**Dataset section**
------------------------------------------------

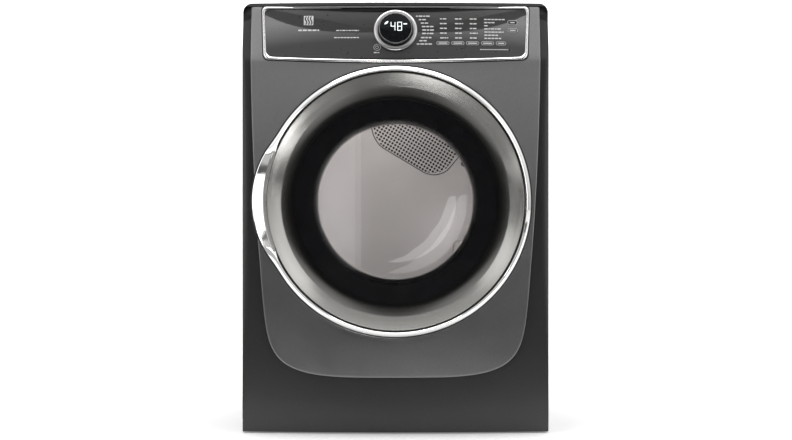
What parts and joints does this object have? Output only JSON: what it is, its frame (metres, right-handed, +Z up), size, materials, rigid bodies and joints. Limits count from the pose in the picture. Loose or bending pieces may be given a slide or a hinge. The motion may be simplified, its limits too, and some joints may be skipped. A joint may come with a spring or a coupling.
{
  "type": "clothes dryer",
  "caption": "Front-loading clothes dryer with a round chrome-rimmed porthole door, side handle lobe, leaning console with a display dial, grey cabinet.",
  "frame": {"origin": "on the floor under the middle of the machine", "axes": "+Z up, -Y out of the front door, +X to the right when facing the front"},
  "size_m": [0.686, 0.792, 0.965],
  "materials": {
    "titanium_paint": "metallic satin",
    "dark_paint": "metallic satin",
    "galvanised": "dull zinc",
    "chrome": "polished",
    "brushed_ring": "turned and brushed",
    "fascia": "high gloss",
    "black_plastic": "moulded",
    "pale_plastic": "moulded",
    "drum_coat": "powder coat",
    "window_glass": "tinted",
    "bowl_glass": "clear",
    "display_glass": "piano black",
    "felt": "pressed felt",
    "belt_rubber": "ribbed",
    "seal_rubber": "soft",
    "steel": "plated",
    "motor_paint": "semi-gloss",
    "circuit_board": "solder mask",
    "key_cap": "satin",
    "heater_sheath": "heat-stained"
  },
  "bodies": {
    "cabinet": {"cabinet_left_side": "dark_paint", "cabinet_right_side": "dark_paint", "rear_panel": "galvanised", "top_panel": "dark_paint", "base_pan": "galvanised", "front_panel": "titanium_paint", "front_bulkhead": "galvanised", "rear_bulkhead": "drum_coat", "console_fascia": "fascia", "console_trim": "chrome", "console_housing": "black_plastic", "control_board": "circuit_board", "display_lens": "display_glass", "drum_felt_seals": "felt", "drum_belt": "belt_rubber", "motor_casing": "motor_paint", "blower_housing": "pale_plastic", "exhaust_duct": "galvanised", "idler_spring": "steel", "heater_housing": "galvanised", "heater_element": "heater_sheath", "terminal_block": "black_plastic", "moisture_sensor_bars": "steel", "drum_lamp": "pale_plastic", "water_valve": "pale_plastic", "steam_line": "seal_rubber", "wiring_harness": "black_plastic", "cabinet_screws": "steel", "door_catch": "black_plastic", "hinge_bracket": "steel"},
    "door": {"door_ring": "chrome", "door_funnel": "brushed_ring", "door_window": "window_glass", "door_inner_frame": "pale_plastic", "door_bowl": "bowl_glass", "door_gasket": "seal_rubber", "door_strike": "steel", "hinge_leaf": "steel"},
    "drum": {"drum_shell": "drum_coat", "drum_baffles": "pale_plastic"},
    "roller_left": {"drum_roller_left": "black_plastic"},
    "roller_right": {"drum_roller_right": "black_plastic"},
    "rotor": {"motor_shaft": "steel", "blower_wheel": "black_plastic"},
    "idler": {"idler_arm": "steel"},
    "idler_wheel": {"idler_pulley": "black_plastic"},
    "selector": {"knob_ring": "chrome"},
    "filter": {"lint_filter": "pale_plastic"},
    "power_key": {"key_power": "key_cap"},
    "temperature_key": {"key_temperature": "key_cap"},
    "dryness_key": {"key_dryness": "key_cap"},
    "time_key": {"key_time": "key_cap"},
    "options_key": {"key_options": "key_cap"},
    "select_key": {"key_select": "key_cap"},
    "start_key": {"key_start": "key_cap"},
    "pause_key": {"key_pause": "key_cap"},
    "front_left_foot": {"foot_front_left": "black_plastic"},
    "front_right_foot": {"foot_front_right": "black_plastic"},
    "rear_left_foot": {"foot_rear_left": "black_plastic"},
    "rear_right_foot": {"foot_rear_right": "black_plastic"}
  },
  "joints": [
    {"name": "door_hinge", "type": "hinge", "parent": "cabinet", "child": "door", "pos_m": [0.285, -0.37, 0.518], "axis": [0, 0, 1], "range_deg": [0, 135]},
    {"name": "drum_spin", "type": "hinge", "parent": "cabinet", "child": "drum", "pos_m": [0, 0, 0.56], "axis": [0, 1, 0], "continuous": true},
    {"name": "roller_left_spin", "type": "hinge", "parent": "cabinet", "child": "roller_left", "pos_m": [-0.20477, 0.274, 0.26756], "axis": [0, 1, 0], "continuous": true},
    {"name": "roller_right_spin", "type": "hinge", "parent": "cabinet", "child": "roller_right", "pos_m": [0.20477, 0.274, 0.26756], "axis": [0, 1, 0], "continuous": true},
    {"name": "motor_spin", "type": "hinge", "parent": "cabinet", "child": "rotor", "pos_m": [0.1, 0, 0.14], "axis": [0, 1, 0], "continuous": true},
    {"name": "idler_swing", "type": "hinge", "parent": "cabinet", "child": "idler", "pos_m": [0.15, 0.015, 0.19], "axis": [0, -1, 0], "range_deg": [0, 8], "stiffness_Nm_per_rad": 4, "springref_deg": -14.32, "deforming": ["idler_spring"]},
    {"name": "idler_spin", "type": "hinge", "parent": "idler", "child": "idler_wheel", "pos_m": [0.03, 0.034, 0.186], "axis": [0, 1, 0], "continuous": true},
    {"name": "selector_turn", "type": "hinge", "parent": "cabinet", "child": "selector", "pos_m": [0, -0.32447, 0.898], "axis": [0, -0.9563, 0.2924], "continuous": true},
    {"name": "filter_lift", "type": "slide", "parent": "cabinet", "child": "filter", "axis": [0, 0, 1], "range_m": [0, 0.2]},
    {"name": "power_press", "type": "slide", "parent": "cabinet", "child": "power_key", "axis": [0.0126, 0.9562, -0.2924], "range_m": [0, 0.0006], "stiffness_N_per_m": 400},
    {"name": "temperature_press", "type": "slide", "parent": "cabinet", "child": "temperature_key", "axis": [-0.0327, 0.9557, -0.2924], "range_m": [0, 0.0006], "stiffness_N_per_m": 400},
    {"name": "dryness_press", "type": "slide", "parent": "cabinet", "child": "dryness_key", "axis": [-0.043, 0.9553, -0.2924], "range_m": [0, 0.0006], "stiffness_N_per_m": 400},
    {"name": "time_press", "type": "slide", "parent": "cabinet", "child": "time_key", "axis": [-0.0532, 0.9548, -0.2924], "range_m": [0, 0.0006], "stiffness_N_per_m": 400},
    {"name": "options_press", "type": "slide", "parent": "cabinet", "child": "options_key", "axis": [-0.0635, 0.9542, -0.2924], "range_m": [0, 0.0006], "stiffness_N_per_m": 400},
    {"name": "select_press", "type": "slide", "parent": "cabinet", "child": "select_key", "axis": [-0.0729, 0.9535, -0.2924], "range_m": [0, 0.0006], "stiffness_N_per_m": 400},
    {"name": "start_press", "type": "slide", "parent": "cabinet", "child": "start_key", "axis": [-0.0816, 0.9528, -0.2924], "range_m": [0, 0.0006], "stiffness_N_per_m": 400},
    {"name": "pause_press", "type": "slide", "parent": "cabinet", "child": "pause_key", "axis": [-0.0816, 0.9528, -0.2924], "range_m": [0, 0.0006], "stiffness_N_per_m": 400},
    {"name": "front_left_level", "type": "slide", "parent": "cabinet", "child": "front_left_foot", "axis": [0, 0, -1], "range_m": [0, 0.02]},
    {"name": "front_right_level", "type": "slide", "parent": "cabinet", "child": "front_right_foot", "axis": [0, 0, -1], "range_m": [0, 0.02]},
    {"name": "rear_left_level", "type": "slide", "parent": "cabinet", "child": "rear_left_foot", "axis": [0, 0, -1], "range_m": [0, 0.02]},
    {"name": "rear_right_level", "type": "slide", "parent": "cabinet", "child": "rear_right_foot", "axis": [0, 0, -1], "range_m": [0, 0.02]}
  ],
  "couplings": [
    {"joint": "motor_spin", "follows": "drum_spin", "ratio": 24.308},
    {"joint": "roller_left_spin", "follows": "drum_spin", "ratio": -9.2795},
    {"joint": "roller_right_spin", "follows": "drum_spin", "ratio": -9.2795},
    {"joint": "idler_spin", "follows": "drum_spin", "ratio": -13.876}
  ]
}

------------------------------------------------

**Set task**
A number is the only answer here: how many lines of the material above contain "joints"?

**Output below**
2